Self-diffusion in dilute quasi-two-dimensional hard sphere suspensions: Evanescent wave light scattering and video microscopy studies

Abstract
We report measurements of the diffusion coefficient of a dilute quasi-two-dimensional hard sphere colloidal suspension using two independent experimental techniques: evanescent wave dynamic light scattering (EWDLS) and digital video microscopy (DVM). The system studied consists of 1 μm sterically stabilized, uncharged, poly(methylmethacrylate) spheres in a very thin cell (∼3 μm). In principle, EWDSL and DVM yield identical information about the system, albeit by different analyses. When both methods are used to study the same system it is possible to directly compare measurements of preaveraged statistical dynamical quantities with their microscopic counterparts.
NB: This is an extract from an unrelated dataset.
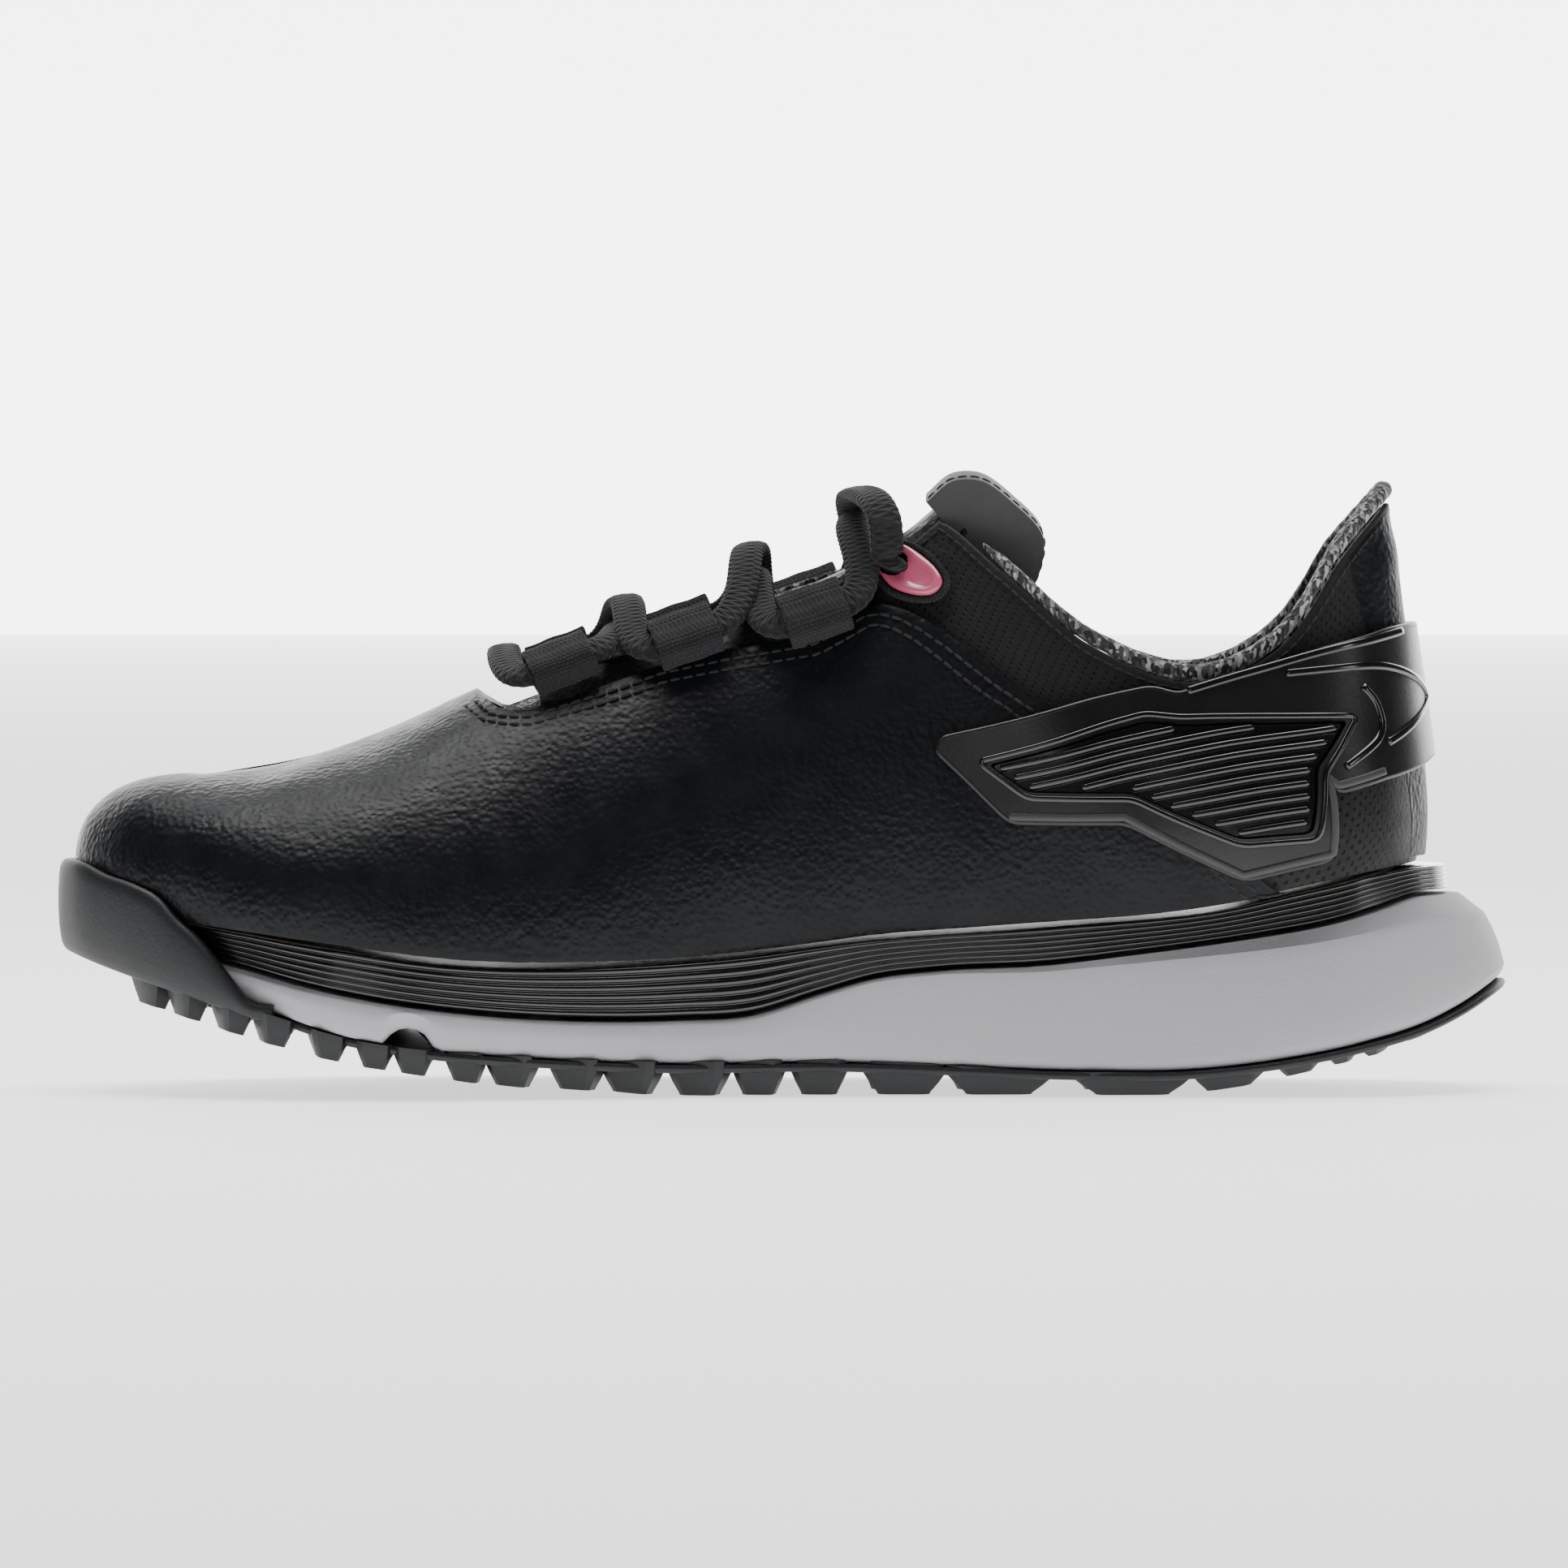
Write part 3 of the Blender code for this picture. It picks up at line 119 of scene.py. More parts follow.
LUG_TIPS = (
    (-140, 24.0), (-134, 21.6), (-125, 18.0), (-115, 15.2), (-101, 11.0), (-87, 7.4), (-80, 6.0),
    (-60, 3.0), (-50, 2.0), (-36, 1.2), (-22, 0.0), (74, 0.0), (86, 1.4), (98, 4.0), (113, 7.6),
    (128, 13.0), (137, 19.0),
)
FLAT_TREAD = (-22.0, 74.0)
BUMPER_TOP = (
    (-140, 44.6), (-137, 44.4), (-131, 42.0), (-125, 40.2), (-120, 37.6), (-117, 34.3),
    (-112, 30.0), (-107, 24.0), (-102, 17.8),
)

# Plan outline of the sole, as (x, medial half width, lateral half width), and its toe point
TOE_POINT = (-140.0, -9.0)
HEEL_POINT = (140.0, 0.0)
SOLE_OUTLINE = (
    (-137, 18.0, 1.0), (-128, 29.0, 16.0), (-114, 39.5, 31.0), (-98, 46.5, 41.5), (-80, 50.0, 48.0),
    (-60, 49.5, 50.0), (-38, 44.5, 48.5), (-10, 37.0, 43.0), (20, 34.5, 40.0), (60, 36.0, 38.0),
    (95, 37.5, 37.5), (115, 34.0, 34.0), (129, 25.5, 25.5), (137, 14.0, 14.0),
)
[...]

Our EWDLS measurements yield the effective diffusion coefficient as a function of wave number and the mean square particle displacement, for fixed wave number, as a function of time. The DVM measurements generate particle trajectories; Fourier decomposition of the trajectories yields the dynamic scattering function, which is found to be in quantitative agreement with the same function measured by EWDLS. Analysis of the observed intermediate scattering function indicates that, as predicted by Cichocki and Felderhof [J. Phys. Condens. Matter 6, 7287 (1994)], in this quasi-two-dimensional system the time dependence of the evolution of the effective diffusion coefficient from its short time value to its long time value has the form (lnt)/t. To our knowledge, these results are the first experimental verification of the predicted temporal evolution of the diffusion coefficient for Brownian motion in a quasi-two-dimensional liquid. © 1996 The American Physical Society.